One neat way to warm up without severe thumps is to put the timing relay on the primary side of the B+ supply; the contacts are put across a 100 ohm power resistor (10 watts or so) in series with the primary. After 10-15 seconds of filament warmup (that's all you need to prevent cathode stripping, not a full warmup), the relay closes and shorts the resistor. (this all assumes that the filament transformer is separate from the B+ transformer)
 
Hi EC8010, Sy;

I like the ideas I've seen so far for cutting back on the turnon thump. Here are a couple of other suggestions for helping Morfeas improve his amp (not just turnon thump); what does everyone think of them?

1. Put the smaller cap first in that CLC bridge - maybe even add a smaller first leg to his CLC filter just to take it easy on his PS trafo. Charging those enormous HV caps has got to be stressing his trafo!

2. Put an NTC (Negative Temperature Coefficient) thermistor inline with the B+ (in front of the caps) to help limit the current flow.

3. Drop the size of the filter caps and rely more on inductance to provide filtering.

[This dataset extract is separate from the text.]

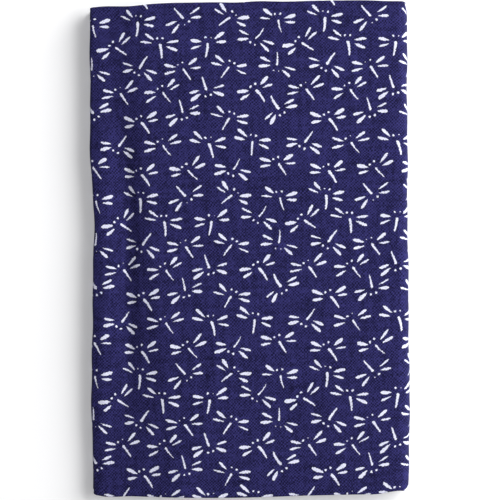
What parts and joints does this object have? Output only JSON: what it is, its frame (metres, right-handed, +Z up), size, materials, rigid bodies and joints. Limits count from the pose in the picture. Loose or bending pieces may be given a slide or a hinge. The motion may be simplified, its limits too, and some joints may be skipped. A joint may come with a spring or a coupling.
{
  "type": "folded cotton hand towel",
  "caption": "Thin printed cotton towel folded flat into a neat rectangular stack, with broad folds on one long side and loose ends tucked inside.",
  "frame": {"origin": "centre of the folded stack's footprint, on the surface that it rests on", "axes": "+Z up, +X towards the long side where the broad nested folds lie, +Y along the long sides, towards the end of the stack where the side edges of the cloth show"},
  "size_m": [0.1128, 0.1754, 0.0109],
  "materials": {
    "navy_cotton": "matt printed plain-weave cotton, navy with white dragonflies"
  },
  "bodies": {
    "root": {"towel_cloth": "navy_cotton"}
  },
  "joints": []
}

4. Use a hybrid or indirectly heated valve rectifier instead of ss - obviously this won't work with the enormous current draw of those caps at startup. A 5AR4 has a textbook max lead cap size of 40uF IIRC, for example - I'd keep it under 30uF personally.

Just ideas. Good luck Morfeas!
All the best,
Morse
 
@EC8010: hope so. I didn’t get that big bang at the lab with 89db speaker. But my main speakers are 100db.

@Sch3mat1c: ìF (microfarad)

@SY: unfortunately the PT is one. So I’m going to try it on the secondary AC HV line.

@Morse: there is a thermistor on the primary of the PT. PT is 630VA. No space available on the chassis for an extra tube.

Thanks to all for the replies.
 
It's best to use the current limiter on the primary side. They don't tend to like high voltages. If it causes the filaments to warm a bit more slowly, that's probably OK (that's the way Eico did it in some of their classic tube amps with SS rectification). The main thing is to not do the sort of hot switching you've got set up now.